Dataset content:

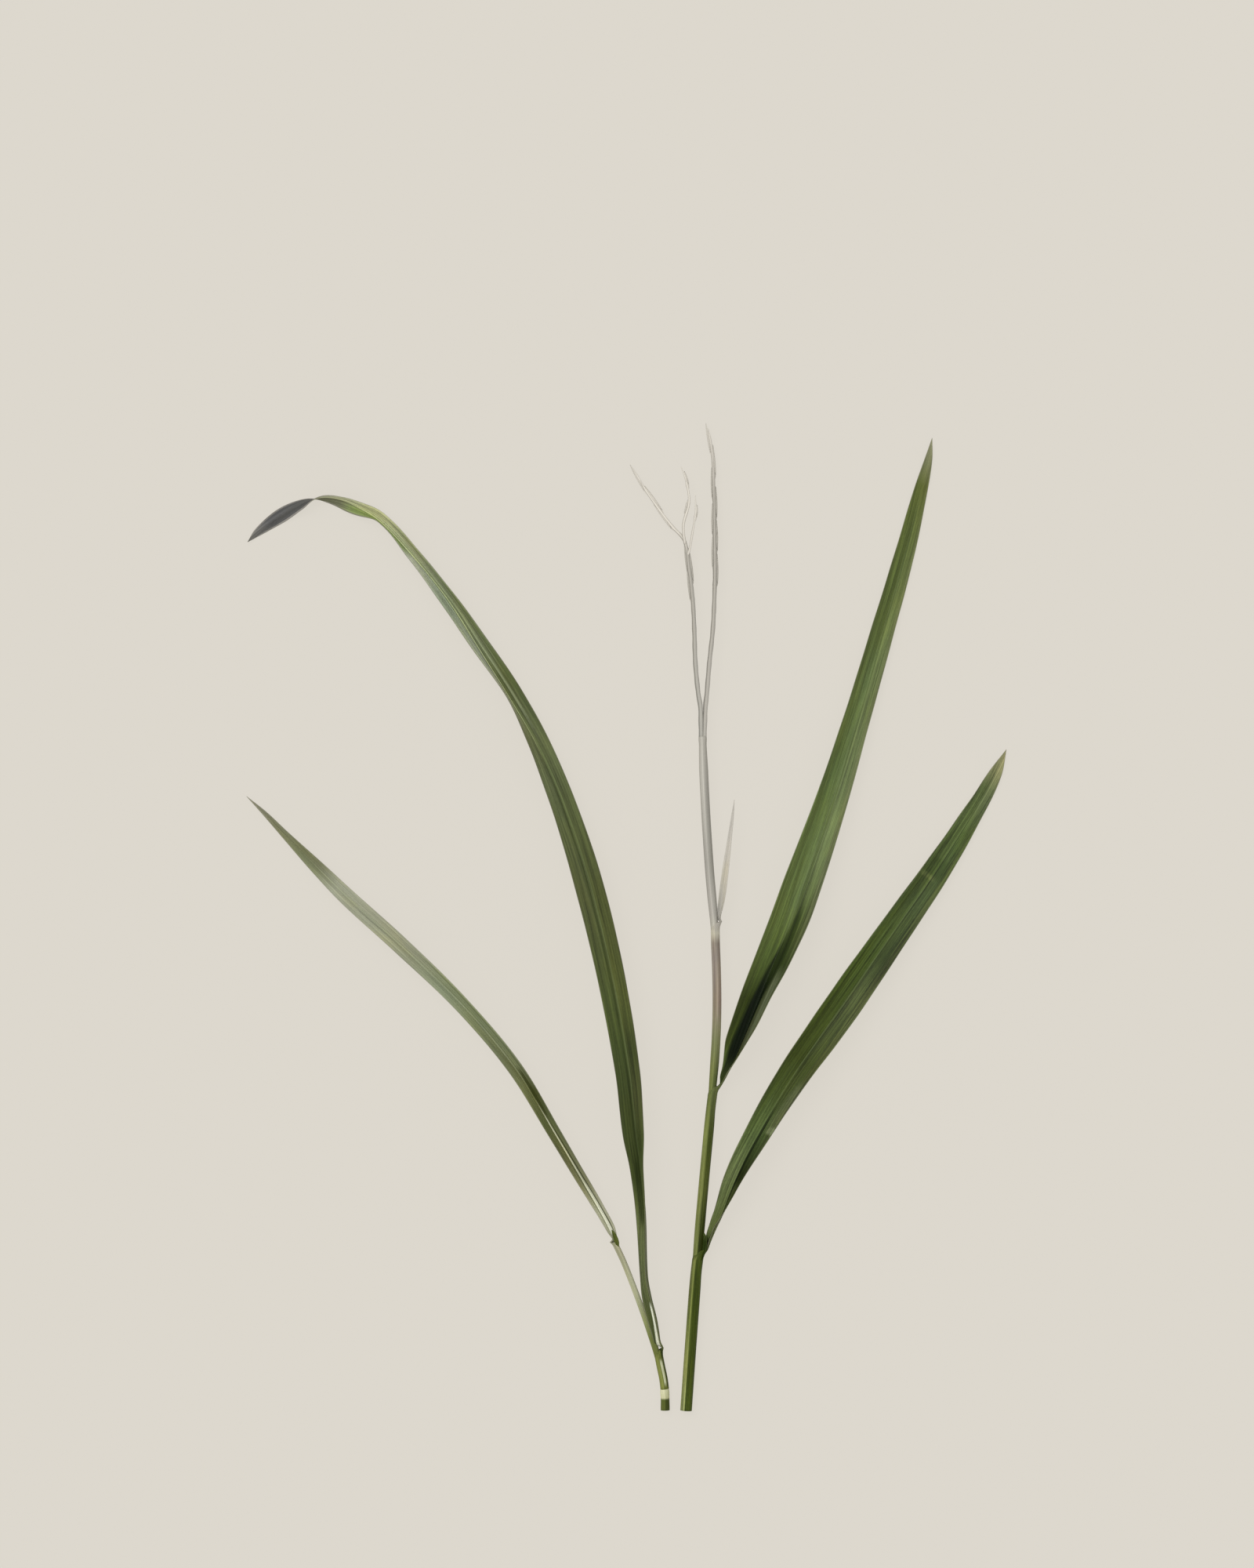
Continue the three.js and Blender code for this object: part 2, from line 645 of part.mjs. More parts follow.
const plant = new THREE.Group();
plant.add(named("left_culm", leftCulm(), stemGreen));
plant.add(named("arching_leaf", archingLeaf(), darkGreen));
plant.add(named("left_leaf", leftLeaf(), paleGreen));
plant.add(named("right_culm", rightCulm(), stemGreen));
plant.add(named("lower_right_leaf", lowerRightLeaf(), darkGreen));
plant.add(named("upper_right_leaf", upperRightLeaf(), broadGreen));
plant.add(named("flag_leaf", flagLeaf(), faded));
plant.add(named("panicle_left_branch", leftBranch.geometry, faded));
plant.add(named("panicle_upper_twig", upperTwig.geometry, faded));
plant.add(named("panicle_side_twig", sideTwig.geometry, faded));
plant.add(named("panicle_right_branch", rightBranch.geometry, faded));
SPIKELETS.forEach((spot, i) => {
  const mesh = spikeletMesh(spot, faded);
  mesh.name = `spikelet_${String(i + 1).padStart(2, "0")}`;
  plant.add(mesh);
});

// The origin is the middle of the plant's box, on the surface that it lies on.
const box = new THREE.Box3().setFromObject(plant, true);
const middle = box.getCenter(new THREE.Vector3());
const part = new THREE.Group();
plant.position.set(-middle.x, -middle.y, -box.min.z);
part.add(plant);

export default part;
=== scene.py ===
"""Panicum grass, cut and laid flat: the looks of two leafy shoots and their faded panicle."""
import math

import bpy
import numpy as np
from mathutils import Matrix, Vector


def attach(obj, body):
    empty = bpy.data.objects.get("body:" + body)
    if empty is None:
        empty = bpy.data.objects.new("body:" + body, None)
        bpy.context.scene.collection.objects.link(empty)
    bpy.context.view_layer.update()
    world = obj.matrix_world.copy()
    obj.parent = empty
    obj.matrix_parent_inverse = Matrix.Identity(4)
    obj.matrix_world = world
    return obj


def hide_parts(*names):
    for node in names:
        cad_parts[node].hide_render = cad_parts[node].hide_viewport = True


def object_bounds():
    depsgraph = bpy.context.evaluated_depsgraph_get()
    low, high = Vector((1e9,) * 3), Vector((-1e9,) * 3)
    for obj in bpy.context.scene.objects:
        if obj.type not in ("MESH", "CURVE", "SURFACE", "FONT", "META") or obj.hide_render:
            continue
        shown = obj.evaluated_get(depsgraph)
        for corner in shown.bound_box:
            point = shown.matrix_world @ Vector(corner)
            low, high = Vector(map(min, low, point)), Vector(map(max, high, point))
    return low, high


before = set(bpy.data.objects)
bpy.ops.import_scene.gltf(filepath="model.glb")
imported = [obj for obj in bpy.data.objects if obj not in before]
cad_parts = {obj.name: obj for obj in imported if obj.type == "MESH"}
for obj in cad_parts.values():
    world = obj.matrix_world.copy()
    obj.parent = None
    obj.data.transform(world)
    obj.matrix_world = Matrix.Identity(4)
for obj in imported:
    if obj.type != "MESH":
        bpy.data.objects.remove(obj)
CAD_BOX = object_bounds()

MM = 0.001

# The written routes are in millimetres from the foot of the plant. These are their lowest ends,
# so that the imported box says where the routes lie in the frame.
ROUTE_LOW = np.array([-132.234, -0.118, -0.085])
SHIFT = np.array(CAD_BOX[0]) / MM - ROUTE_LOW

SHEATH_WALL = 0.22
SHEATH_GAP = 0.1  # the leaves clasp their stems more closely than in the CAD model
WRAP = SHEATH_WALL + SHEATH_GAP
SHEATH_WRAP = 165
MOUTH_LEAN = 0.2  # how far a sheath's mouth leans out towards its blade
BLADE_THICKNESS = 0.3
TIP_HALF_WIDTH = 0.05
SURFACE_GAP = 0.02  # nothing sinks into what the plant lies on


# ---- Curves ------------------------------------------------------------------------------------
def curve_through(keys, rows):
    """Smooth curve through rows of numbers, where keys says how far along each row lies."""
    keys = np.asarray(keys, float)
    rows = np.asarray(rows, float)
    before = np.maximum(np.arange(len(keys)) - 1, 0)
    after = np.minimum(np.arange(len(keys)) + 1, len(keys) - 1)
    slopes = (rows[after] - rows[before]) / (keys[after] - keys[before])[:, None]

    def at(where):
        where = np.atleast_1d(np.asarray(where, float))
        i = np.clip(np.searchsorted(keys, where, side="right") - 1, 0, len(keys) - 2)
        span = (keys[i + 1] - keys[i])[:, None]
        t = (where[:, None] - keys[i][:, None]) / span
        start, end = rows[i], rows[i + 1]
        leave, arrive = slopes[i] * span, slopes[i + 1] * span
        bend = 2 * (start - end) + leave + arrive
        return start + t * (leave + t * (3 * (end - start) - 2 * leave - arrive + t * bend))

    return at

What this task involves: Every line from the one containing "it lies on." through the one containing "if empty is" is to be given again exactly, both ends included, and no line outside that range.

The reply:
// The origin is the middle of the plant's box, on the surface that it lies on.
const box = new THREE.Box3().setFromObject(plant, true);
const middle = box.getCenter(new THREE.Vector3());
const part = new THREE.Group();
plant.position.set(-middle.x, -middle.y, -box.min.z);
part.add(plant);

export default part;
=== scene.py ===
"""Panicum grass, cut and laid flat: the looks of two leafy shoots and their faded panicle."""
import math

import bpy
import numpy as np
from mathutils import Matrix, Vector


def attach(obj, body):
    empty = bpy.data.objects.get("body:" + body)
    if empty is None:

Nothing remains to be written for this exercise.